Vitamin Requirements for Horses
| Vitamin | Synthesised? | Supplement Needed? | Notes |
|---|---|---|---|
| Vitamin A | From beta-carotene in grass | Yes, on dry hay | Vision, immunity, reproduction |
| Vitamin D | From sunlight | Only if stabled with no turnout | Bone mineralisation |
| Vitamin E | No — must come from diet | Yes, especially for performance | Critical antioxidant; supplement at 1–2 IU/kg BW |
| B Vitamins | Hindgut bacteria | Rarely; yes during stress | Biotin 20 mg/day for hoof quality |
Horse Nutrition by Life Stage
| Life Stage | Priority Nutrients | Feed Strategy |
|---|---|---|
| Mature maintenance | DE, protein, vitamin E, salt | Quality grass hay + ration balancer |
| Performance horse | DE, electrolytes, vitamin E, omega-3 | Add grain/fat; electrolytes during competition |
| Easy keeper | Minerals without calories | Ration balancer; restricted hay; slow feeder |
| Hard keeper | DE, fat, digestible protein | Add 500 ml/day oil; high-fat concentrate |
| Senior horse (20+) | Digestible protein, phosphorus, fibre | Senior feed with enzymes; soaked hay cubes if dentition poor |
Frequently Asked Questions
What nutrients do horses need daily?
Horses require daily digestible energy, crude protein (with adequate lysine), water, and a full range of macro and trace minerals including calcium, phosphorus, magnesium, sodium, selenium, zinc, and copper. Vitamins A, D, and E must come from diet or sunlight; B vitamins and K are largely synthesised internally.
How much protein does a horse need?
A 500 kg maintenance horse needs approximately 630 grams of crude protein per day, met by quality grass hay at 8–9% CP. Performance horses and growing foals need 12–16% CP diets. Lysine is often deficient in all-grass hay diets and may need supplementation.
Do horses need vitamin and mineral supplements?
Most horses on forage-only diets benefit from a ration balancer providing concentrated vitamins and minerals without added energy. Key deficiencies in hay-based diets commonly include selenium, vitamin E, zinc, and copper. Have your hay tested to identify specific gaps.

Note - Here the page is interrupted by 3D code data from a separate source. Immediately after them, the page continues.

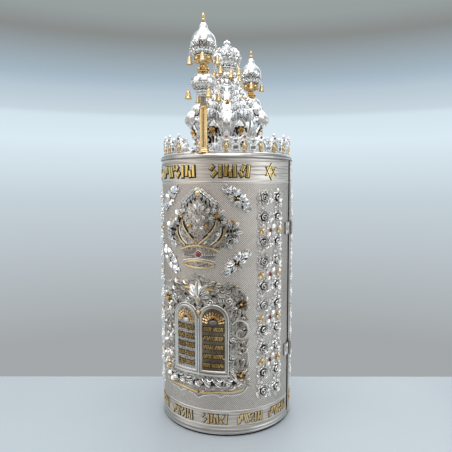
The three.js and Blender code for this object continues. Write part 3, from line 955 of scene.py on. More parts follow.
def makeFlowerBand(half, side):
    stamps = []

    def put(motif, x, z, size, spin, material=chasedSilver, lift=0.0, stretch=1.0, depth=1.0):
        stamps.append((motif, onPanel(x, z, size, spin, lift, stretch, depth), material))

    for group in range(band["groups"]):
        top = band["top"] - group * band["groupPitch"]
        for level in (top, top - band["rosePair"]):
            for x in (-band["column"], band["column"]):
                put(bead, x, level, band["roseRadius"] * 0.70, 0, blackGround, 0.1, depth=0.09)
                spin = dice.uniform(0, 360)
                put(rose, x, level, band["roseRadius"], spin, lift=0.9, depth=1.3)
                put(petalRing, x, level, band["roseRadius"] * 1.16, spin - 16, brightSilver, 0.8, depth=1.2)
                for k in range(5):
                    angle = 36 + k * 72 + dice.uniform(-8, 8)
                    reach, at = band["roseRadius"] * 0.86, math.radians(angle)
                    motif = dice.choice((leafHooked, leafCurled, leafCurledBack, leafHookedBack))
                    put(motif, x - reach * math.sin(at), level + reach * math.cos(at), dice.uniform(9, 11), angle,
                        brightSilver if k % 2 else chasedSilver, 0.4, 0.8, 1.2)
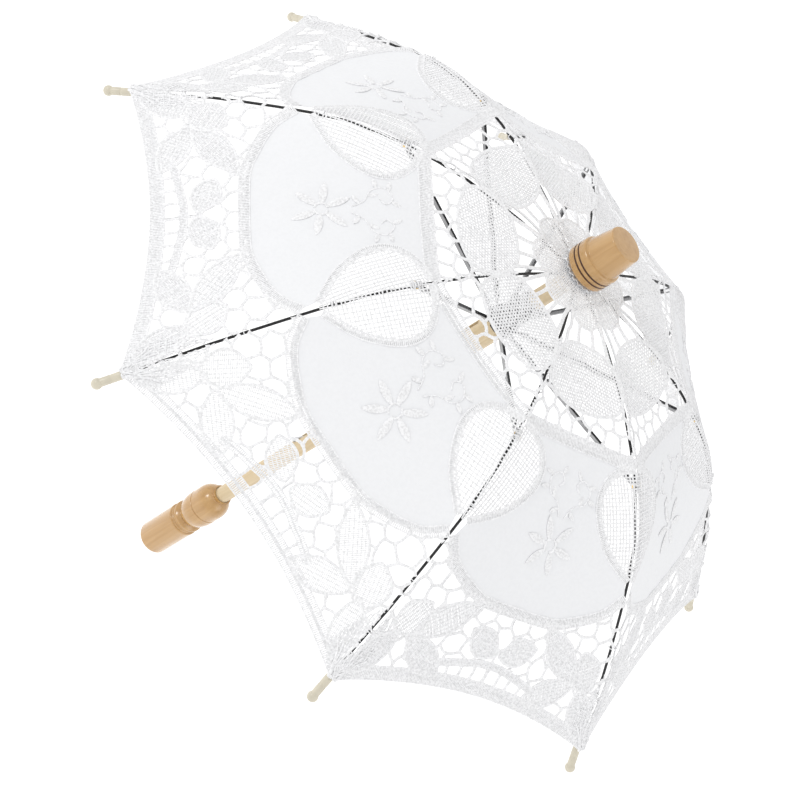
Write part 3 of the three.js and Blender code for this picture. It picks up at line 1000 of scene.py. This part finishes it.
def make_stage():
    """A wide white floor well below the parasol."""
    size = FLOOR_HALF_SIZE
    corners = [(-size, -size), (size, -size), (size, size), (-size, size)]
    made, nodes, links, shader = material("pale_floor")
    speckle = stretched_noise(nodes, links, 3, (1, 1, 1))
    tint = colour_ramp(nodes, links, speckle.outputs["Fac"], [(0, (0.96, 0.96, 0.96)), (1, (1, 1, 1))])
    links.new(tint.outputs["Color"], shader.inputs["Base Color"])
    set_inputs(shader, Roughness=1.0, Specular_IOR_Level=0.0)
    set_inputs(shader, Emission_Color=(1, 1, 1, 1), Emission_Strength=0.3)
    floor = mesh_object("floor", [(x, y, FLOOR_HEIGHT) for x, y in corners], [(0, 1, 2, 3)], [made])


def soft_light(name, place, aim, size, power):
    """A square lamp at a place, turned to what it aims at."""
    lamp = bpy.data.lights.new(name, "AREA")
    lamp.size = size
    lamp.energy = power
    holder = bpy.data.objects.new(name, lamp)
    holder.location = place
    holder.rotation_euler = (Vector(aim) - Vector(place)).to_track_quat("-Z", "Y").to_euler()
    bpy.context.scene.collection.objects.link(holder)


def make_lights():
    """A white world, a key light from the left and a weaker fill from the right."""
    world = bpy.data.worlds.new("studio")
    world.use_nodes = True
    background = world.node_tree.nodes["Background"]
    background.inputs["Color"].default_value = (1, 1, 1, 1)
    background.inputs["Strength"].default_value = WORLD_STRENGTH
    bpy.context.scene.world = world
    soft_light("key", (-1.7, -0.2, 1.2), LIGHT_AIM, size=0.5, power=7.5)
    soft_light("fill", (1.4, -0.9, 1.3), LIGHT_AIM, size=1.2, power=5)


def make_camera():
    """The camera of the photo, rolled about its line of sight."""
    lens = bpy.data.cameras.new("camera")
    lens.lens = LENS
    lens.sensor_width = SENSOR_WIDTH
    holder = bpy.data.objects.new("camera", lens)
    view = (CAMERA_AIM - CAMERA_PLACE).normalized()
    level = view.to_track_quat("-Z", "Y")
    holder.location = CAMERA_PLACE
    holder.rotation_euler = (Quaternion(view, math.radians(CAMERA_ROLL)) @ level).to_euler()
    bpy.context.scene.collection.objects.link(holder)
    bpy.context.scene.camera = holder
    bpy.context.scene.view_settings.view_transform = "Standard"


make_camera()
make_lights()
make_stage()
finish_frame()
make_handle()
make_cap()
make_tips()
make_rosette()
make_stitches()
for gore in range(1, GORES + 1):
    make_half_gore(gore, -1)
    make_half_gore(gore, 1)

What is a ration balancer for horses?
A ration balancer is a concentrated, low-calorie pelleted supplement filling nutritional gaps in a forage-based diet without adding significant calories. It provides balanced amino acids, vitamins, and minerals at 1–2 lb per day. Ideal for easy keepers and any horse whose diet is primarily hay or pasture without grain.